- _EXERCISE BRIEF_:
Tell me how many lines hold "bending", please, using only the number.

- _RECORDS FOR THIS EXERCISE_:
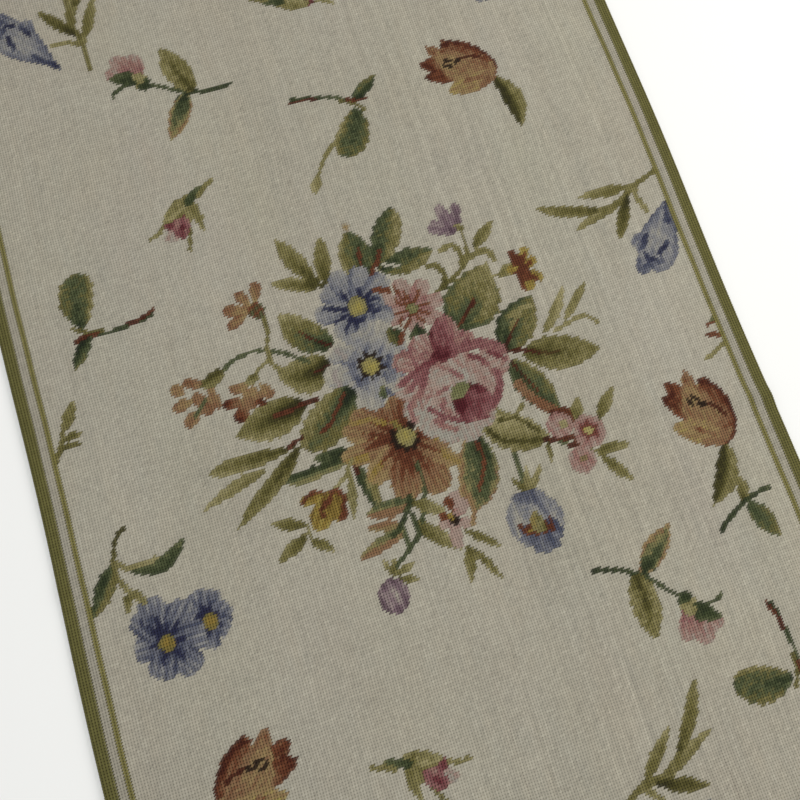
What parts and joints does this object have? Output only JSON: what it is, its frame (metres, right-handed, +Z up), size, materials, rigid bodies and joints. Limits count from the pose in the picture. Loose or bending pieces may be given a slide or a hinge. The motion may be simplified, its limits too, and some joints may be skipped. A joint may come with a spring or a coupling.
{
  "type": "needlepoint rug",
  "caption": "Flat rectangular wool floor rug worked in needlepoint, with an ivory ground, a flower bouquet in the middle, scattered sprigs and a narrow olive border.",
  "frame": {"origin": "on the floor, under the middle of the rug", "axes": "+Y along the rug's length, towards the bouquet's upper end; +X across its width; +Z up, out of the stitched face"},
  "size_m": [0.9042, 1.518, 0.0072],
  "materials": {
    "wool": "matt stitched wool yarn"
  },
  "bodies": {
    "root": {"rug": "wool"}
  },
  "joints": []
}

* * *

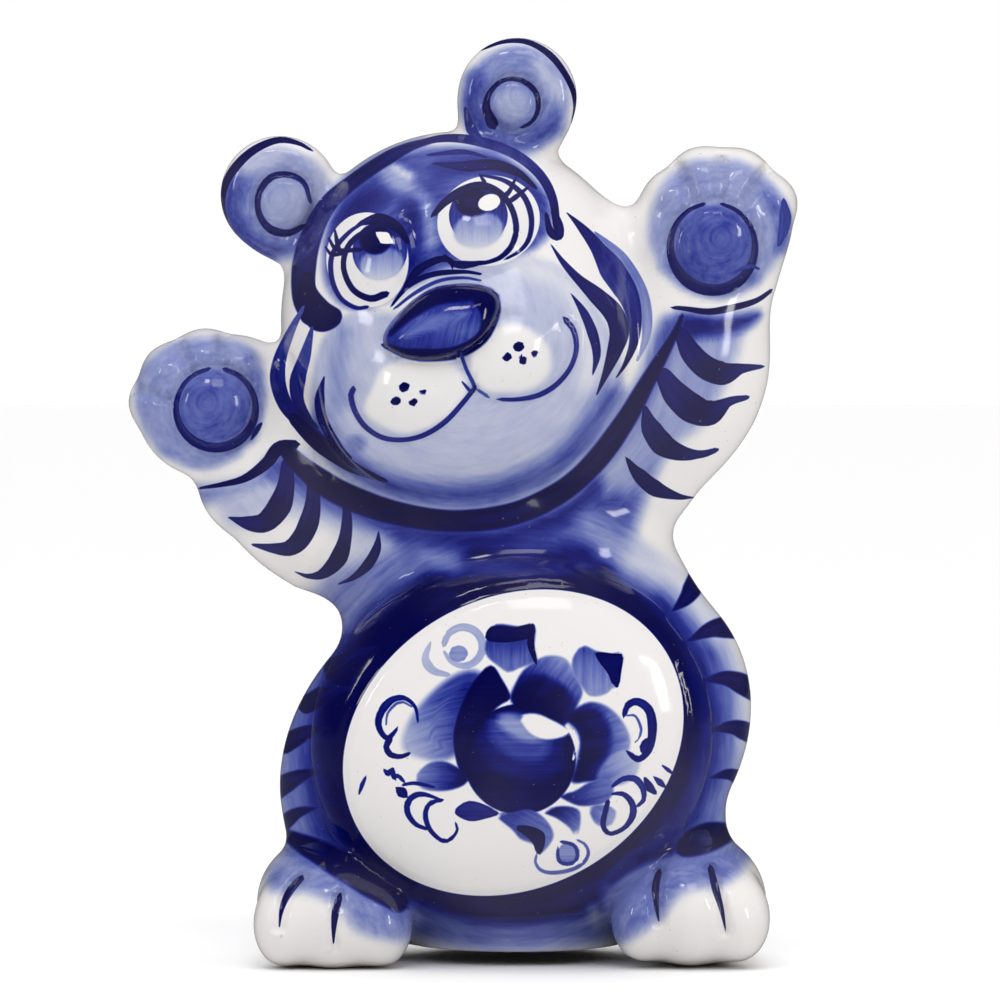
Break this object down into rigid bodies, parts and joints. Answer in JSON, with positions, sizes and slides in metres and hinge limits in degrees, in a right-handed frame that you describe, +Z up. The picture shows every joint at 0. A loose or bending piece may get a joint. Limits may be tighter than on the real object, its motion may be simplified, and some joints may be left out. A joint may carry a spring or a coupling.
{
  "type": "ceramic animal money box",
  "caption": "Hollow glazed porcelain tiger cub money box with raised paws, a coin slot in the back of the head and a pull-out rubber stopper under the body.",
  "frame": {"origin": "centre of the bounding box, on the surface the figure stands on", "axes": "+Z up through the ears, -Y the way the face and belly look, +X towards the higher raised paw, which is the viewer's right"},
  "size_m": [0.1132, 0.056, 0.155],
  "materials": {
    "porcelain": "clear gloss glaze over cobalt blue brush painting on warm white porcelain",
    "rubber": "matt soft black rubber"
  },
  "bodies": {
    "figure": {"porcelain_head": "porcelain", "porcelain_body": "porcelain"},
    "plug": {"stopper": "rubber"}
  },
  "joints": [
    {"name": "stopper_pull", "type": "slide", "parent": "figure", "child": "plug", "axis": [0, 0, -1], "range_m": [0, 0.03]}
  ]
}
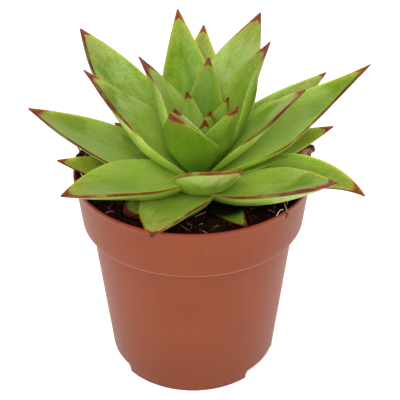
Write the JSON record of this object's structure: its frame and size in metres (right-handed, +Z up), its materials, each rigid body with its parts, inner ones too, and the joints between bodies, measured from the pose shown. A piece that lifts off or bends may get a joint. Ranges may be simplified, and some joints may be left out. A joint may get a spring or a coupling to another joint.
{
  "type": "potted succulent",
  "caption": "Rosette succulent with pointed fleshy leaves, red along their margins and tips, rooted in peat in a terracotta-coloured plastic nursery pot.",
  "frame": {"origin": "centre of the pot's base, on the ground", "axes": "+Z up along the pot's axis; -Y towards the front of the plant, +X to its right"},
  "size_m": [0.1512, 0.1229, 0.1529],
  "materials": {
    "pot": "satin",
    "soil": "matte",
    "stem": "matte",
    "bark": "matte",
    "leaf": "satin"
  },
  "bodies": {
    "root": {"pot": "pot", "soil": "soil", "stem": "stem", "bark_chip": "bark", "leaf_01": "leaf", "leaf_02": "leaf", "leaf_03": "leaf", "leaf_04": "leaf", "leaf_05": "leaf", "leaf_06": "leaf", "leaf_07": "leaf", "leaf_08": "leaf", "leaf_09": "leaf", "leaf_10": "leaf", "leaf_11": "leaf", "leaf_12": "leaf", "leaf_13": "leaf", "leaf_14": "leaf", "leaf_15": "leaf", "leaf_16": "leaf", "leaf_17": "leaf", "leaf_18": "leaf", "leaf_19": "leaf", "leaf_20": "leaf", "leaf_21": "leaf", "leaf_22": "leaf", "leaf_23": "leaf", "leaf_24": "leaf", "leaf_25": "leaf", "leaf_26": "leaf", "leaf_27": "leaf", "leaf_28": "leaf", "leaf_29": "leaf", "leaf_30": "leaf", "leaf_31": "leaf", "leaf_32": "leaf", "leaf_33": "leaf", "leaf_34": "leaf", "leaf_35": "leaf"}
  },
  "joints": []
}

- _RESULT FOR THIS TASK_:
2